● Data provided
╔══

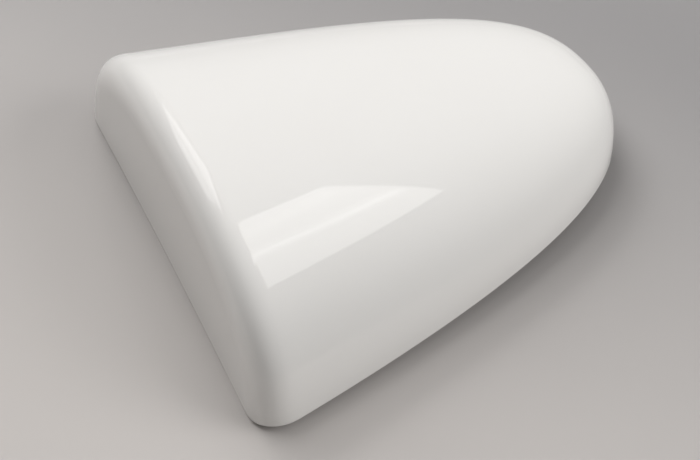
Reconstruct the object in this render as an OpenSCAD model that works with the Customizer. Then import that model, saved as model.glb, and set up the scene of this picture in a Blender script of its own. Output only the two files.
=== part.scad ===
// Rear seat cowl of a sports motorbike, moulded in one piece.
// An arched shell narrows from a D shaped front wall to a rounded tail. Under the skin it carries
// stiffening ribs, four screw bosses and two hook feet, all moulded with it.
// X runs from the front wall to the tail, Y across the bike, Z up. The origin lies on the floor,
// half way along the shell and in its plane of symmetry.

/* [Plan outline] */
// Width of the plan outline at its front, before the corners are rolled
shell_w = 290; // [270:1:310]
// Length from the front wall to the tip of the tail
shell_l = 296; // [280:1:320]
// Inward slope of the sides where they leave the front
plan_taper = 0.147; // [0.09:0.001:0.19]
// Distance ahead of the tail tip at which the sides turn in
plan_turn = 49; // [35:1:80]
// Half width of the blunt end of the tail
tail_half_w = 68; // [55:0.5:85]

/* [Side profile] */
// Height of the crown line at the front wall, before the edge is rolled
crown_h = 82.5; // [74:0.5:94]
// Downward slope of the crown line where it leaves the front
crown_fall = 0.096; // [0.06:0.002:0.13]
// Distance ahead of the tail tip at which the crown line turns down
crown_turn = 17; // [12:1:50]
// How upright the tail stands above its lower edge
tail_rise = 46; // [38:1:54]
// Clearance under the lower edge behind the front corners
edge_front = 4; // [3:0.5:9]
// Distance behind the wall over which the lower edge climbs to that clearance
edge_climb = 12; // [6:1:20]
// Clearance under the lower edge at the tail
edge_tail = 16.5; // [12:0.5:22]

/* [Arch section] */
// Share of the arch height over which the flank stays steep
flank_rise = 0.58; // [0.45:0.01:0.65]
// Share of the half width over which the crown stays flat
crown_full = 0.77; // [0.62:0.01:0.82]
// Inward lean of the flank
flank_lean = 0.1; // [0:0.01:0.16]

/* [Front wall] */
// Radius of the rolled edge between the front wall and the crown
roll_r = 20; // [15:0.5:25]
// Radius of the roll at the lower front corners
corner_r = 24; // [16:0.5:28]
// Squareness of the roll, 2 being a circular arc
roll_power = 2.3; // [2:0.05:2.5]
// Depth of the shallow hollow across the front wall
wall_hollow = 1.5; // [0:0.1:3]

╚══

● Written exercise
Reproduce every line above without error.

● Result of the task
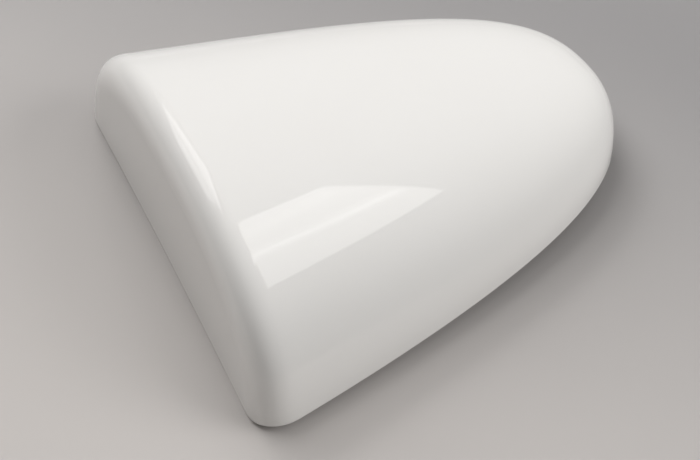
Reconstruct the object in this render as an OpenSCAD model that works with the Customizer. Then import that model, saved as model.glb, and set up the scene of this picture in a Blender script of its own. Output only the two files.
=== part.scad ===
// Rear seat cowl of a sports motorbike, moulded in one piece.
// An arched shell narrows from a D shaped front wall to a rounded tail. Under the skin it carries
// stiffening ribs, four screw bosses and two hook feet, all moulded with it.
// X runs from the front wall to the tail, Y across the bike, Z up. The origin lies on the floor,
// half way along the shell and in its plane of symmetry.

/* [Plan outline] */
// Width of the plan outline at its front, before the corners are rolled
shell_w = 290; // [270:1:310]
// Length from the front wall to the tip of the tail
shell_l = 296; // [280:1:320]
// Inward slope of the sides where they leave the front
plan_taper = 0.147; // [0.09:0.001:0.19]
// Distance ahead of the tail tip at which the sides turn in
plan_turn = 49; // [35:1:80]
// Half width of the blunt end of the tail
tail_half_w = 68; // [55:0.5:85]

/* [Side profile] */
// Height of the crown line at the front wall, before the edge is rolled
crown_h = 82.5; // [74:0.5:94]
// Downward slope of the crown line where it leaves the front
crown_fall = 0.096; // [0.06:0.002:0.13]
// Distance ahead of the tail tip at which the crown line turns down
crown_turn = 17; // [12:1:50]
// How upright the tail stands above its lower edge
tail_rise = 46; // [38:1:54]
// Clearance under the lower edge behind the front corners
edge_front = 4; // [3:0.5:9]
// Distance behind the wall over which the lower edge climbs to that clearance
edge_climb = 12; // [6:1:20]
// Clearance under the lower edge at the tail
edge_tail = 16.5; // [12:0.5:22]

/* [Arch section] */
// Share of the arch height over which the flank stays steep
flank_rise = 0.58; // [0.45:0.01:0.65]
// Share of the half width over which the crown stays flat
crown_full = 0.77; // [0.62:0.01:0.82]
// Inward lean of the flank
flank_lean = 0.1; // [0:0.01:0.16]

/* [Front wall] */
// Radius of the rolled edge between the front wall and the crown
roll_r = 20; // [15:0.5:25]
// Radius of the roll at the lower front corners
corner_r = 24; // [16:0.5:28]
// Squareness of the roll, 2 being a circular arc
roll_power = 2.3; // [2:0.05:2.5]
// Depth of the shallow hollow across the front wall
wall_hollow = 1.5; // [0:0.1:3]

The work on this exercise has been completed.